#### [TASK PROMPT]
Exactly reproduce each line of the listing that follows.

#### [INFORMATION SUPPLIED]
※ ※ ※

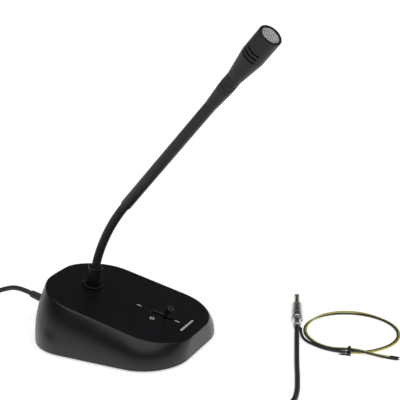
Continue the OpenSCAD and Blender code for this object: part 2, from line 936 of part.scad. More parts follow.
module wire_shrinks() {
    color(black)
    on_desk()
        for (side = [-1, 1])
            end_at(side)
                translate([0, 0, 0.2])
                    cylinder(d = wire_d + 0.6, h = shrink_len, $fn = 32);
}

module wire_ends() {
    color("silver")
    on_desk()
        union() {
            for (side = [-1, 1])
                end_at(side)
                    translate([0, 0, shrink_len + 0.25])
                        cylinder(d = 0.9, h = bare_len, $fn = 16);
            end_at(1)
                translate([0, 0, shrink_len + 0.25])
                    rotate([-9, 0, 0])
                        cylinder(d = 0.7, h = bare_len, $fn = 16);
        }
}

base_shell();
bottom_plate();
base_mat();
bottom_screws();
ballast();
ballast_screws();
switch_board();
board_screws();
switch_body();
switch_lever();
lever_pin();
switch_marks();
cord_clamp();
clamp_screws();
inner_leads();
neck_flange();
neck_socket();
neck_nut();
for (i = [0:neck_joints])
    neck_link(i);
sleeve_tube();
taper_joint();
head_coupling();
coupling_band();
head_shell();
capsule_seat();
capsule();
foam_disc();
grille_mesh();
grille_ring();
strain_relief();
cord_near();
cord_coil();
coil_tie();
cord_far();
plug_tail();
plug_barrel();
plug_sleeve();
plug_insulator();
plug_tip();
pair_lead();
wire_black();
wire_yellow();
wire_tie();
wire_shrinks();
wire_ends();
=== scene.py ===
import json
import bmesh
import bpy
import numpy as np
from mathutils import Matrix


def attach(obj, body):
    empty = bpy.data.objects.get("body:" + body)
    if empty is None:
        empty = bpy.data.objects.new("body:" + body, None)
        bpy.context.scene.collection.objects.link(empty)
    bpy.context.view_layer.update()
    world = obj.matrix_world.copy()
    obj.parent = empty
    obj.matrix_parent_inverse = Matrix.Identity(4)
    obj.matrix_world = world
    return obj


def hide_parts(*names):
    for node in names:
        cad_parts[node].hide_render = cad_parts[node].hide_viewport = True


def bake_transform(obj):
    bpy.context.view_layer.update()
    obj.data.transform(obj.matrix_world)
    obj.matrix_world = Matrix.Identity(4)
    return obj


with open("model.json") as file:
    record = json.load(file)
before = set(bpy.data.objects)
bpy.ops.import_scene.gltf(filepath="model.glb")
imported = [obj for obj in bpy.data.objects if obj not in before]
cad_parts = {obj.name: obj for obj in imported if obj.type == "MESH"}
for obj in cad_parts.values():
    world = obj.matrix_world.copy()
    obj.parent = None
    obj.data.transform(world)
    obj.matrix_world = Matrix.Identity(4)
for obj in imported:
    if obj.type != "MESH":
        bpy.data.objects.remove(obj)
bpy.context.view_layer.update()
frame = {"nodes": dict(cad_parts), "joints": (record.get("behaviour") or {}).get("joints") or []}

mm = 0.001
print("frame loaded:", len(frame["nodes"]), "nodes")


# shapes as grids of points: rows run along a profile or a path, columns run around it

def lerp(a, b, t):
    return a + (b - a) * t


def easeStep(x):  # 0 below 0, 1 above 1, and x*x*(3 - 2x) between
    x = np.clip(x, 0, 1)
    return x * x * (3 - 2 * x)


def unitRows(v):
    return v / np.linalg.norm(v, axis=-1, keepdims=True)


def turnX(degrees):  # matrix that leans local z back from the desk's z, about X
    a = np.radians(degrees)
    return np.array([[1, 0, 0], [0, np.cos(a), -np.sin(a)], [0, np.sin(a), np.cos(a)]])


def turnZ(degrees):
    a = np.radians(degrees)
    return np.array([[np.cos(a), -np.sin(a), 0], [np.sin(a), np.cos(a), 0], [0, 0, 1]])


def placed(points, spot):  # local points turned by the spot's matrix and moved to its origin
    turn, origin = spot
    return points @ turn.T + np.asarray(origin, float)


# camera: off the base's front left corner, about half a metre above the desk

cameraLook = {"place": (-0.91797, -0.51778, 0.47305), "right": (0.4260, -0.9047, 0.0),
              "upward": (0.2673, 0.1259, 0.9553), "lens": 99.0, "sensor": 36.0}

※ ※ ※

#### [REPLY TO THE TASK]
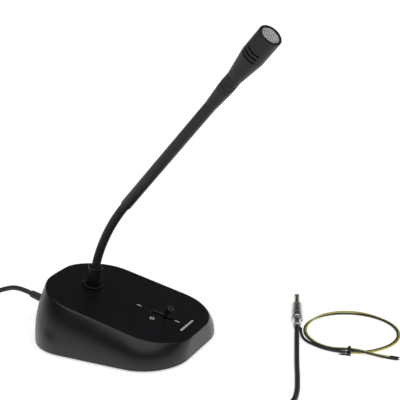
Continue the OpenSCAD and Blender code for this object: part 2, from line 936 of part.scad. More parts follow.
module wire_shrinks() {
    color(black)
    on_desk()
        for (side = [-1, 1])
            end_at(side)
                translate([0, 0, 0.2])
                    cylinder(d = wire_d + 0.6, h = shrink_len, $fn = 32);
}

module wire_ends() {
    color("silver")
    on_desk()
        union() {
            for (side = [-1, 1])
                end_at(side)
                    translate([0, 0, shrink_len + 0.25])
                        cylinder(d = 0.9, h = bare_len, $fn = 16);
            end_at(1)
                translate([0, 0, shrink_len + 0.25])
                    rotate([-9, 0, 0])
                        cylinder(d = 0.7, h = bare_len, $fn = 16);
        }
}

base_shell();
bottom_plate();
base_mat();
bottom_screws();
ballast();
ballast_screws();
switch_board();
board_screws();
switch_body();
switch_lever();
lever_pin();
switch_marks();
cord_clamp();
clamp_screws();
inner_leads();
neck_flange();
neck_socket();
neck_nut();
for (i = [0:neck_joints])
    neck_link(i);
sleeve_tube();
taper_joint();
head_coupling();
coupling_band();
head_shell();
capsule_seat();
capsule();
foam_disc();
grille_mesh();
grille_ring();
strain_relief();
cord_near();
cord_coil();
coil_tie();
cord_far();
plug_tail();
plug_barrel();
plug_sleeve();
plug_insulator();
plug_tip();
pair_lead();
wire_black();
wire_yellow();
wire_tie();
wire_shrinks();
wire_ends();
=== scene.py ===
import json
import bmesh
import bpy
import numpy as np
from mathutils import Matrix


def attach(obj, body):
    empty = bpy.data.objects.get("body:" + body)
    if empty is None:
        empty = bpy.data.objects.new("body:" + body, None)
        bpy.context.scene.collection.objects.link(empty)
    bpy.context.view_layer.update()
    world = obj.matrix_world.copy()
    obj.parent = empty
    obj.matrix_parent_inverse = Matrix.Identity(4)
    obj.matrix_world = world
    return obj


def hide_parts(*names):
    for node in names:
        cad_parts[node].hide_render = cad_parts[node].hide_viewport = True


def bake_transform(obj):
    bpy.context.view_layer.update()
    obj.data.transform(obj.matrix_world)
    obj.matrix_world = Matrix.Identity(4)
    return obj


with open("model.json") as file:
    record = json.load(file)
before = set(bpy.data.objects)
bpy.ops.import_scene.gltf(filepath="model.glb")
imported = [obj for obj in bpy.data.objects if obj not in before]
cad_parts = {obj.name: obj for obj in imported if obj.type == "MESH"}
for obj in cad_parts.values():
    world = obj.matrix_world.copy()
    obj.parent = None
    obj.data.transform(world)
    obj.matrix_world = Matrix.Identity(4)
for obj in imported:
    if obj.type != "MESH":
        bpy.data.objects.remove(obj)
bpy.context.view_layer.update()
frame = {"nodes": dict(cad_parts), "joints": (record.get("behaviour") or {}).get("joints") or []}

mm = 0.001
print("frame loaded:", len(frame["nodes"]), "nodes")


# shapes as grids of points: rows run along a profile or a path, columns run around it

def lerp(a, b, t):
    return a + (b - a) * t


def easeStep(x):  # 0 below 0, 1 above 1, and x*x*(3 - 2x) between
    x = np.clip(x, 0, 1)
    return x * x * (3 - 2 * x)


def unitRows(v):
    return v / np.linalg.norm(v, axis=-1, keepdims=True)


def turnX(degrees):  # matrix that leans local z back from the desk's z, about X
    a = np.radians(degrees)
    return np.array([[1, 0, 0], [0, np.cos(a), -np.sin(a)], [0, np.sin(a), np.cos(a)]])


def turnZ(degrees):
    a = np.radians(degrees)
    return np.array([[np.cos(a), -np.sin(a), 0], [np.sin(a), np.cos(a), 0], [0, 0, 1]])


def placed(points, spot):  # local points turned by the spot's matrix and moved to its origin
    turn, origin = spot
    return points @ turn.T + np.asarray(origin, float)


# camera: off the base's front left corner, about half a metre above the desk

cameraLook = {"place": (-0.91797, -0.51778, 0.47305), "right": (0.4260, -0.9047, 0.0),
              "upward": (0.2673, 0.1259, 0.9553), "lens": 99.0, "sensor": 36.0}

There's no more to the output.